Copy nothing but the lines below running from the line containing "porcelainBody();" through the line containing "obj.data.transform(world)", both end lines included.

** START OF Source material **

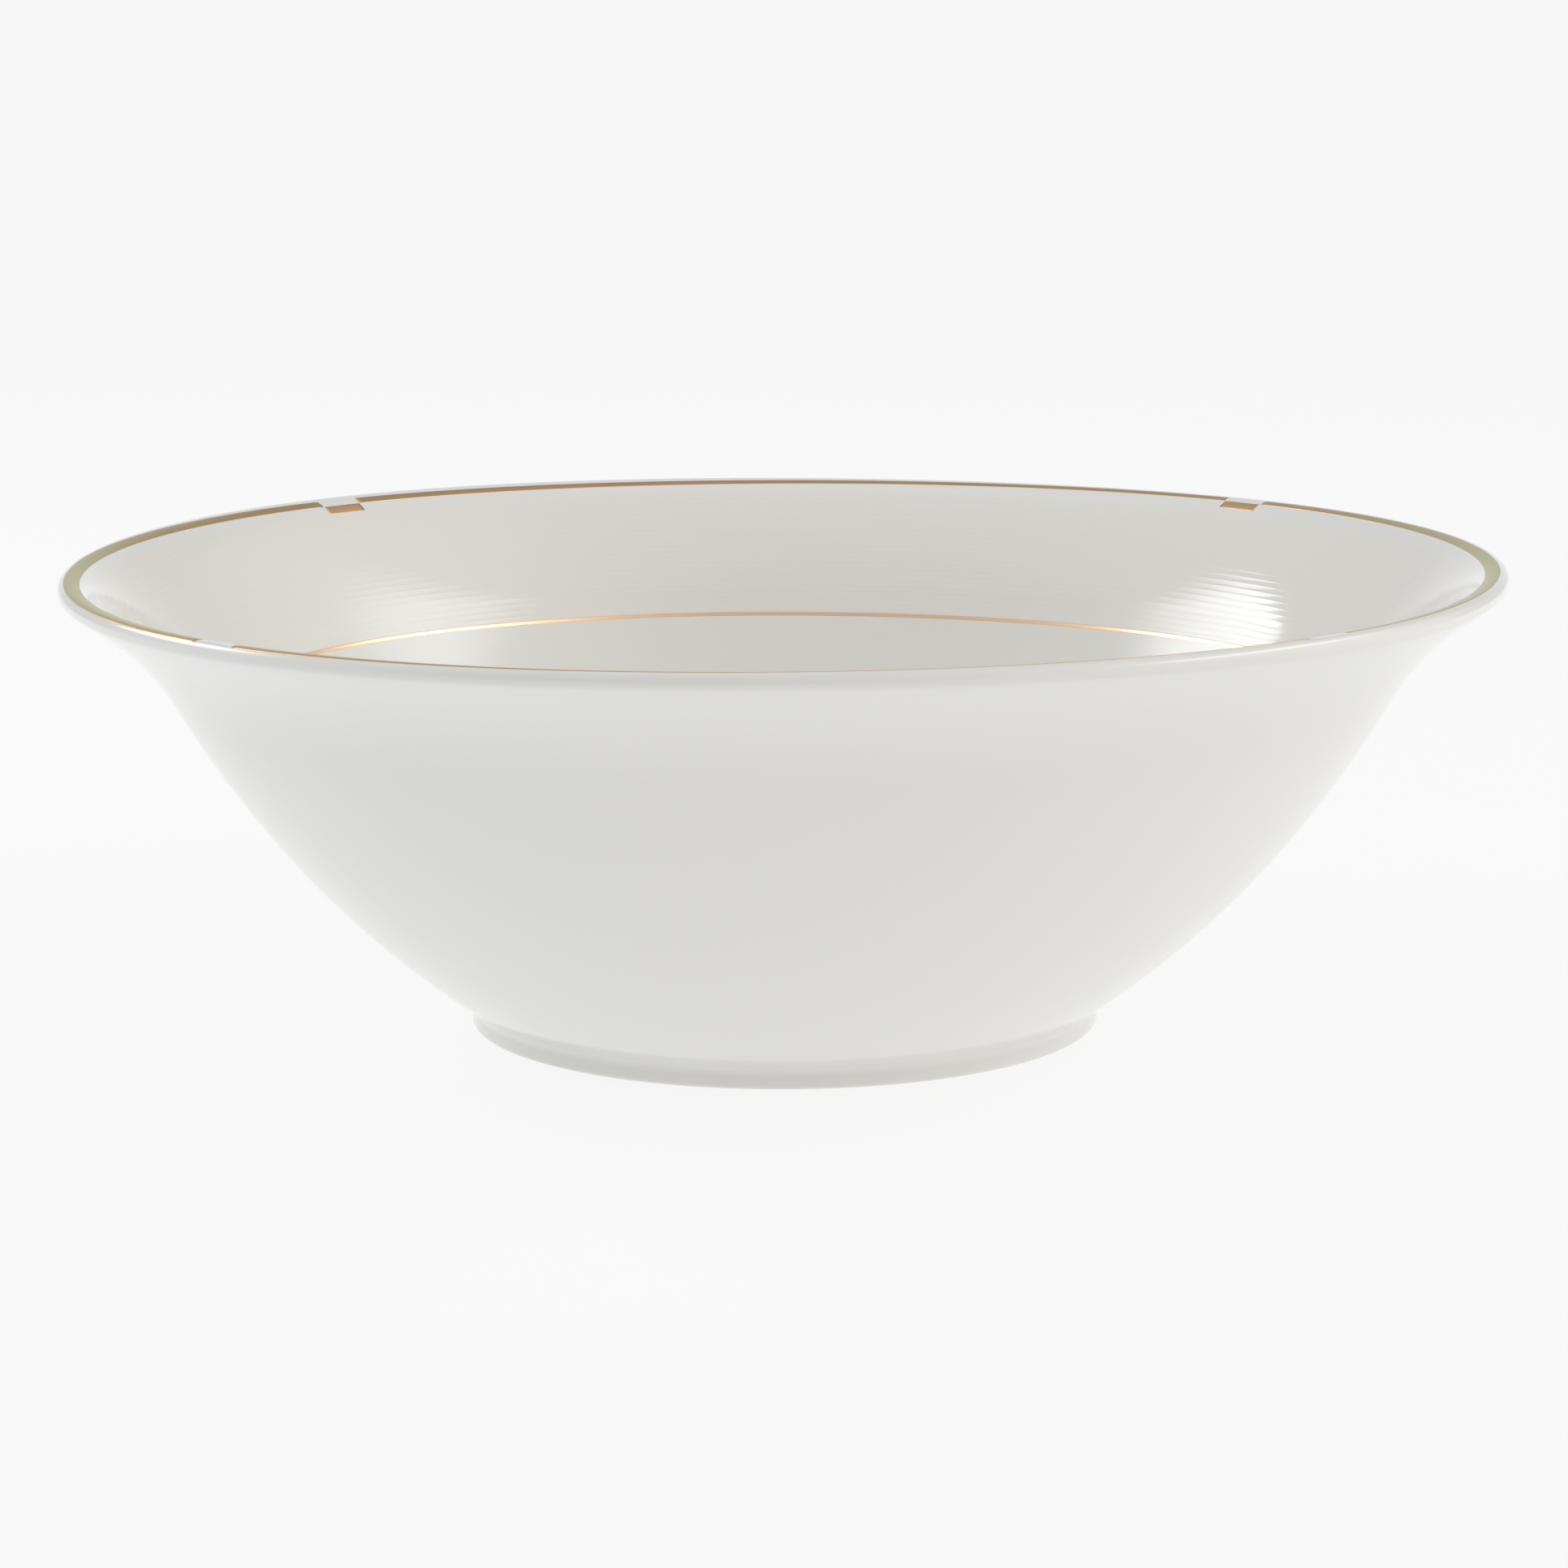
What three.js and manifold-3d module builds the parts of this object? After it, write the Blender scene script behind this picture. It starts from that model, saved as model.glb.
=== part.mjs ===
// A round porcelain serving bowl: one fired body on a low foot ring, with a flared rim,
// a gold band broken by four stepped gold blocks, a transfer print of fine rings inside
// the flare, and a thin gold line where the flare meets the bowl.
// Millimetres, +Z up, origin at the centre of the plane the foot ring stands on.

import * as THREE from 'three';
import Module from 'manifold-3d';
import { mergeVertices } from 'three/addons/utils/BufferGeometryUtils.js';

const wasm = await Module();
wasm.setup();

// ---- Driving dimensions ----

const RIM_RADIUS = 125;
const HEIGHT = 80.9;
const WALL = 3.2;
const LIP_RADIUS = 1.6;

// The shoulder is where the outside wall stops bending outward and starts to flare.
const SHOULDER_RADIUS = 106.1;
const SHOULDER_HEIGHT = 59.8;
const SHOULDER_SLOPE = 60.4;
const HEEL_SLOPE = 34.6;
const RIM_SLOPE = 40.1;

const FOOT_RADIUS = 55.1;
const FOOT_NECK_RADIUS = 54.9;
const FOOT_NECK_HEIGHT = 1.95;
const FOOT_FILLET = 2.5;
const FOOT_EDGE = 0.6;
const BEARING_WIDTH = 3.2;
const RECESS_DEPTH = 3.2;
const RECESS_SLOPE_RUN = 2.4;
const RECESS_RISE = 0.4;

const FLOOR_RADIUS = 40;
const FLOOR_HEIGHT = 7.2;

// How far each end of a curved stretch keeps to its tangent: Bezier handle lengths.
const HEEL_HANDLE = 28.3;
const BELLY_HANDLE = 22;
const UNDER_FLARE_HANDLE = 12.5;
const UNDER_RIM_HANDLE = 4;
const WELL_HANDLE = 30;
const INNER_BELLY_HANDLE = 14.7;
const INNER_SHOULDER_HANDLE = 3;
const INNER_RIM_HANDLE = 7.2;

// Decoration edges, as fractions along the curve that they lie on.
const LINE_LOW = 0.895;
const LINE_HIGH = 0.906;
const BLOCK_INNER = 0.775;
const BAND_INNER = 0.89;

const BLOCK_COUNT = 4;
const FIRST_BLOCK_ANGLE = 43.8;
const BLOCK_SPAN = 4.2;
const BLOCK_END_GAP = 0.05;

// Each layer of decoration lies just clear of the glaze and of the layer beside it.
const LAYER_GAP = 0.03;
const LAYER_EDGE_GAP = 0.08;
const LAYER_THICKNESS = 0.15;

const ROUND_SEGMENTS = 60;
const CUTTER_REACH = 200;

const RIGHT_ANGLE = Math.PI / 2;
const radians = THREE.MathUtils.degToRad;

// ---- Materials ----

const porcelain = new THREE.MeshStandardMaterial({ color: 0xe9e8e3, roughness: 0.12, metalness: 0 });
const gold = new THREE.MeshStandardMaterial({ color: 0xc9a06a, roughness: 0.25, metalness: 1 });
const print = new THREE.MeshStandardMaterial({ color: 0xe4e0d8, roughness: 0.2, metalness: 0 });

// ---- Outline helpers: points are (radius, height) ----

function along(angle, length) {
  return new THREE.Vector2(Math.cos(angle), Math.sin(angle)).multiplyScalar(length);
}

// A curve that leaves one point and reaches the next along the given tangents.
function blend(start, startAngle, startHandle, end, endAngle, endHandle) {
  const first = start.clone().add(along(startAngle, startHandle));
  const second = end.clone().sub(along(endAngle, endHandle));
  return new THREE.CubicBezierCurve(start, first, second, end);
}

// Points of a curve between two fractions of it, the first one left out.
function stretch(curve, from, to, steps) {
  const points = [];
  for (let i = 1; i <= steps; i += 1) {
    points.push(curve.getPoint(THREE.MathUtils.lerp(from, to, i / steps)));
  }
  return points;
}

// Points of a round from one angle to another, both ends included.
function round(centre, radius, fromAngle, toAngle, steps) {
  const points = [];
  for (let i = 0; i <= steps; i += 1) {
    const angle = THREE.MathUtils.lerp(fromAngle, toAngle, i / steps);
    points.push(centre.clone().add(along(angle, radius)));
  }
  return points;
}

// ---- The bowl's outline ----

const shoulder = new THREE.Vector2(SHOULDER_RADIUS, SHOULDER_HEIGHT);
const shoulderAngle = radians(SHOULDER_SLOPE);
const lipCentre = new THREE.Vector2(RIM_RADIUS - LIP_RADIUS, HEIGHT - LIP_RADIUS);
const rimAngle = radians(RIM_SLOPE);
const crest = lipCentre.clone().add(along(RIGHT_ANGLE, LIP_RADIUS));

// The inside of the shoulder lies one wall thickness in from the outside.
const innerShoulder = shoulder.clone().add(along(shoulderAngle + RIGHT_ANGLE, WALL));
const floorEdge = new THREE.Vector2(FLOOR_RADIUS, FLOOR_HEIGHT);
const innerWall = blend(
  floorEdge, 0, WELL_HANDLE,
  innerShoulder, shoulderAngle, INNER_BELLY_HANDLE,
);
const innerFlare = blend(
  innerShoulder, shoulderAngle, INNER_SHOULDER_HANDLE,
  crest, 0, INNER_RIM_HANDLE,
);

// The stretches of the inside surface, from the floor up, that carry each decoration.
const belowLine = stretch(innerWall, 0, LINE_LOW, 8);
const goldLine = stretch(innerWall, LINE_LOW, LINE_HIGH, 1);
const printed = [
  ...stretch(innerWall, LINE_HIGH, 1, 1),
  ...stretch(innerFlare, 0, BLOCK_INNER, 6),
];
const blockTrack = stretch(innerFlare, BLOCK_INNER, BAND_INNER, 2);
const bandTrack = stretch(innerFlare, BAND_INNER, 1, 3);

function lastOf(points) {
  return points[points.length - 1];
}

// From the middle of the recess under the bowl, out round the foot ring to the wall.
function footOutline() {
  const edgeRadius = FOOT_RADIUS - FOOT_EDGE;
  const bearingInner = edgeRadius - BEARING_WIDTH;
  const heelAngle = radians(HEEL_SLOPE);
  const filletCentre = new THREE.Vector2(FOOT_NECK_RADIUS + FOOT_FILLET, FOOT_NECK_HEIGHT);
  return [
    new THREE.Vector2(0, RECESS_DEPTH + RECESS_RISE),
    new THREE.Vector2(bearingInner - RECESS_SLOPE_RUN, RECESS_DEPTH),
    new THREE.Vector2(bearingInner, 0),
    ...round(new THREE.Vector2(edgeRadius, FOOT_EDGE), FOOT_EDGE, -RIGHT_ANGLE, 0, 3),
    ...round(filletCentre, FOOT_FILLET, Math.PI, heelAngle + RIGHT_ANGLE, 4),
  ];
}

// From the foot up the outside wall and the flare, then over the lip to its crest.
function outsideOutline(heel) {
  const wall = blend(
    heel, radians(HEEL_SLOPE), HEEL_HANDLE,
    shoulder, shoulderAngle, BELLY_HANDLE,
  );
  const underRim = lipCentre.clone().add(along(rimAngle - RIGHT_ANGLE, LIP_RADIUS));
  const flare = blend(
    shoulder, shoulderAngle, UNDER_FLARE_HANDLE,
    underRim, rimAngle, UNDER_RIM_HANDLE,
  );
  return [
    ...stretch(wall, 0, 1, 10),
    ...stretch(flare, 0, 1, 5),
    ...round(lipCentre, LIP_RADIUS, rimAngle - RIGHT_ANGLE, RIGHT_ANGLE, 6).slice(1),
  ];
}

// From the crest down the inside to the middle of the floor.
function insideOutline() {
  const fromFloor = [floorEdge, ...belowLine, ...goldLine, ...printed, ...blockTrack, ...bandTrack];
  const fromCrest = fromFloor.reverse().slice(1);
  return [...fromCrest, new THREE.Vector2(0, FLOOR_HEIGHT)];
}

// ---- Solids ----

function revolve(outline) {
  const geometry = new THREE.LatheGeometry(outline, ROUND_SEGMENTS);
  return geometry.rotateX(RIGHT_ANGLE);
}

// The same track, ending a little short of its neighbours at both ends.
function shortened(track) {
  const points = track.map((point) => point.clone());
  const end = points.length - 1;
  const step = (from, to) => to.clone().sub(from).setLength(LAYER_EDGE_GAP);
  points[0].add(step(track[0], track[1]));
  points[end].add(step(track[end], track[end - 1]));
  return points;
}

// The outline of a thin layer lying on a track of the inside surface, closed on itself.
function layerOutline(fullTrack) {
  const track = shortened(fullTrack);
  const offset = (distance) => track.map((point, i) => {
    const before = track[Math.max(i - 1, 0)];
    const after = track[Math.min(i + 1, track.length - 1)];
    const tangent = after.clone().sub(before).angle();
    return point.clone().add(along(tangent + RIGHT_ANGLE, distance));
  });
  const under = offset(LAYER_GAP);
  const top = offset(LAYER_GAP + LAYER_THICKNESS).reverse();
  return [...under, ...top, under[0].clone()];
}

function toSolid(geometry) {
  const bare = geometry.clone();
  bare.deleteAttribute('normal');
  bare.deleteAttribute('uv');
  const merged = mergeVertices(bare);
  return new wasm.Manifold(new wasm.Mesh({
    numProp: 3,
    vertProperties: new Float32Array(merged.attributes.position.array),
    triVerts: new Uint32Array(merged.index.array),
  }));
}

function toGeometry(solid) {
  const mesh = solid.getMesh();
  const geometry = new THREE.BufferGeometry();
  geometry.setAttribute('position', new THREE.BufferAttribute(mesh.vertProperties, mesh.numProp));
  geometry.setIndex(new THREE.BufferAttribute(mesh.triVerts, 1));
  geometry.computeVertexNormals();
  return geometry;
}

// A tall wedge about the axis, between two angles in degrees.
function wedge(fromAngle, toAngle) {
  const middle = (fromAngle + toAngle) / 2;
  const outline = [new THREE.Vector2(0, 0)];
  for (const angle of [fromAngle, middle, toAngle]) {
    outline.push(along(radians(angle), CUTTER_REACH));
  }
  return new THREE.ExtrudeGeometry(new THREE.Shape(outline), {
    depth: 2 * HEIGHT,
    bevelEnabled: false,
  });
}

function arcOfRing(outline, fromAngle, toAngle) {
  const ring = toSolid(revolve(outline));
  return toGeometry(ring.intersect(toSolid(wedge(fromAngle, toAngle))));
}

// ---- Sub-parts ----

const bowl = new THREE.Group();
bowl.name = 'porcelain_serving_bowl';

function addPart(name, geometry, material) {
  const mesh = new THREE.Mesh(geometry, material);
  mesh.name = name;
  bowl.add(mesh);
  return mesh;
}

// The same piece repeated evenly round the rim.
function addRoundRim(name, geometry, material) {
  for (let i = 0; i < BLOCK_COUNT; i += 1) {
    const mesh = addPart(`${name}_${i + 1}`, geometry, material);
    mesh.rotation.z = (i * 2 * Math.PI) / BLOCK_COUNT;
  }
}

function porcelainBody() {
  const foot = footOutline();
  const outline = [...foot, ...outsideOutline(lastOf(foot)), ...insideOutline()];
  addPart('porcelain_body', revolve(outline), porcelain);
}

// The band runs along the crest and stops short at each block.
function rimGoldArcs() {
  const outline = layerOutline([lastOf(blockTrack), ...bandTrack]);
  const halfGap = BLOCK_SPAN / 2;
  const from = FIRST_BLOCK_ANGLE + halfGap;
  const to = FIRST_BLOCK_ANGLE + 360 / BLOCK_COUNT - halfGap;
  addRoundRim('rim_gold_arc', arcOfRing(outline, from, to), gold);
}

// Each block fills a break in the band, one band width further in.
function rimGoldBlocks() {
  const track = [lastOf(printed), ...blockTrack];
  const outline = layerOutline(track);
  const half = BLOCK_SPAN / 2 - BLOCK_END_GAP;
  const geometry = arcOfRing(outline, FIRST_BLOCK_ANGLE - half, FIRST_BLOCK_ANGLE + half);
  addRoundRim('rim_gold_block', geometry, gold);
}

function ringPrint() {
  const outline = layerOutline([lastOf(goldLine), ...printed]);
  addPart('ring_print', revolve(outline), print);
}

function shoulderGoldLine() {
  const outline = layerOutline([lastOf(belowLine), ...goldLine]);
  addPart('shoulder_gold_line', revolve(outline), gold);
}

porcelainBody();
rimGoldArcs();
rimGoldBlocks();
ringPrint();
shoulderGoldLine();

export default bowl;
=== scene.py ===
"""A porcelain serving bowl with a gold rim band, gold blocks, a fine ring print and a gold line.

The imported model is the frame. Each CAD node is stood for by a finer piece built on the same outline:
the glazed body, the four arcs and four blocks of the rim band, the ridged ring print and the line.
Lengths are in metres and angles in degrees, +Z up, the bowl standing on z = 0.
"""

import math

import bpy
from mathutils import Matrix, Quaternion, Vector


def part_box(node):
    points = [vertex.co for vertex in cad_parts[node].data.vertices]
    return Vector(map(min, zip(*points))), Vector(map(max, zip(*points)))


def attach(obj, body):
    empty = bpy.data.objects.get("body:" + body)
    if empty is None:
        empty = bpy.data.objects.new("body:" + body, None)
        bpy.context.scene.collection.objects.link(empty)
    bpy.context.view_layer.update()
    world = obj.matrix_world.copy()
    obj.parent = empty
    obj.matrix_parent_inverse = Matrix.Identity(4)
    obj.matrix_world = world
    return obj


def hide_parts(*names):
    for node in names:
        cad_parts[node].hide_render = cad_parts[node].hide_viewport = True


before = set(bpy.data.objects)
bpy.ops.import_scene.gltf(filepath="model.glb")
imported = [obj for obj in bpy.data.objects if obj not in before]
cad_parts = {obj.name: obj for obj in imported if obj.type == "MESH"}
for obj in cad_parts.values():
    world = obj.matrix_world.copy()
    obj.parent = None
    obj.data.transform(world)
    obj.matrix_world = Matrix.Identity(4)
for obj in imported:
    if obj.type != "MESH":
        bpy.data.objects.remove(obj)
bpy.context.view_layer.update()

MM = 0.001

# ---- The outline's driving sizes ----

body_low, body_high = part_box("porcelain_body")
RIM_RADIUS = body_high.x
HEIGHT = body_high.z
WALL = 3.2 * MM
LIP_RADIUS = 1.6 * MM

SHOULDER = (106.1 * MM, 59.8 * MM)
SHOULDER_SLOPE = 60.4
HEEL_SLOPE = 34.6
RIM_SLOPE = 40.1

FOOT_RADIUS = 55.1 * MM
FOOT_NECK_RADIUS = 54.9 * MM
FOOT_NECK_HEIGHT = 1.95 * MM
FOOT_FILLET = 2.5 * MM
FOOT_EDGE = 0.6 * MM
BEARING_WIDTH = 3.2 * MM
RECESS_DEPTH = 3.2 * MM
RECESS_SLOPE_RUN = 2.4 * MM
RECESS_RISE = 0.4 * MM
RECESS_EDGE_SLOPE = -70
RECESS_HANDLE = 1.2 * MM

FLOOR_RADIUS = 40 * MM
FLOOR_HEIGHT = 7.2 * MM

HEEL_HANDLE = 28.3 * MM
BELLY_HANDLE = 22 * MM
UNDER_FLARE_HANDLE = 12.5 * MM
UNDER_RIM_HANDLE = 4 * MM
WELL_HANDLE = 30 * MM
INNER_BELLY_HANDLE = 14.7 * MM
INNER_SHOULDER_HANDLE = 3 * MM
INNER_RIM_HANDLE = 7.2 * MM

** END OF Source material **

> [The solution]
porcelainBody();
rimGoldArcs();
rimGoldBlocks();
ringPrint();
shoulderGoldLine();

export default bowl;
=== scene.py ===
"""A porcelain serving bowl with a gold rim band, gold blocks, a fine ring print and a gold line.

The imported model is the frame. Each CAD node is stood for by a finer piece built on the same outline:
the glazed body, the four arcs and four blocks of the rim band, the ridged ring print and the line.
Lengths are in metres and angles in degrees, +Z up, the bowl standing on z = 0.
"""

import math

import bpy
from mathutils import Matrix, Quaternion, Vector


def part_box(node):
    points = [vertex.co for vertex in cad_parts[node].data.vertices]
    return Vector(map(min, zip(*points))), Vector(map(max, zip(*points)))


def attach(obj, body):
    empty = bpy.data.objects.get("body:" + body)
    if empty is None:
        empty = bpy.data.objects.new("body:" + body, None)
        bpy.context.scene.collection.objects.link(empty)
    bpy.context.view_layer.update()
    world = obj.matrix_world.copy()
    obj.parent = empty
    obj.matrix_parent_inverse = Matrix.Identity(4)
    obj.matrix_world = world
    return obj


def hide_parts(*names):
    for node in names:
        cad_parts[node].hide_render = cad_parts[node].hide_viewport = True


before = set(bpy.data.objects)
bpy.ops.import_scene.gltf(filepath="model.glb")
imported = [obj for obj in bpy.data.objects if obj not in before]
cad_parts = {obj.name: obj for obj in imported if obj.type == "MESH"}
for obj in cad_parts.values():
    world = obj.matrix_world.copy()
    obj.parent = None
    obj.data.transform(world)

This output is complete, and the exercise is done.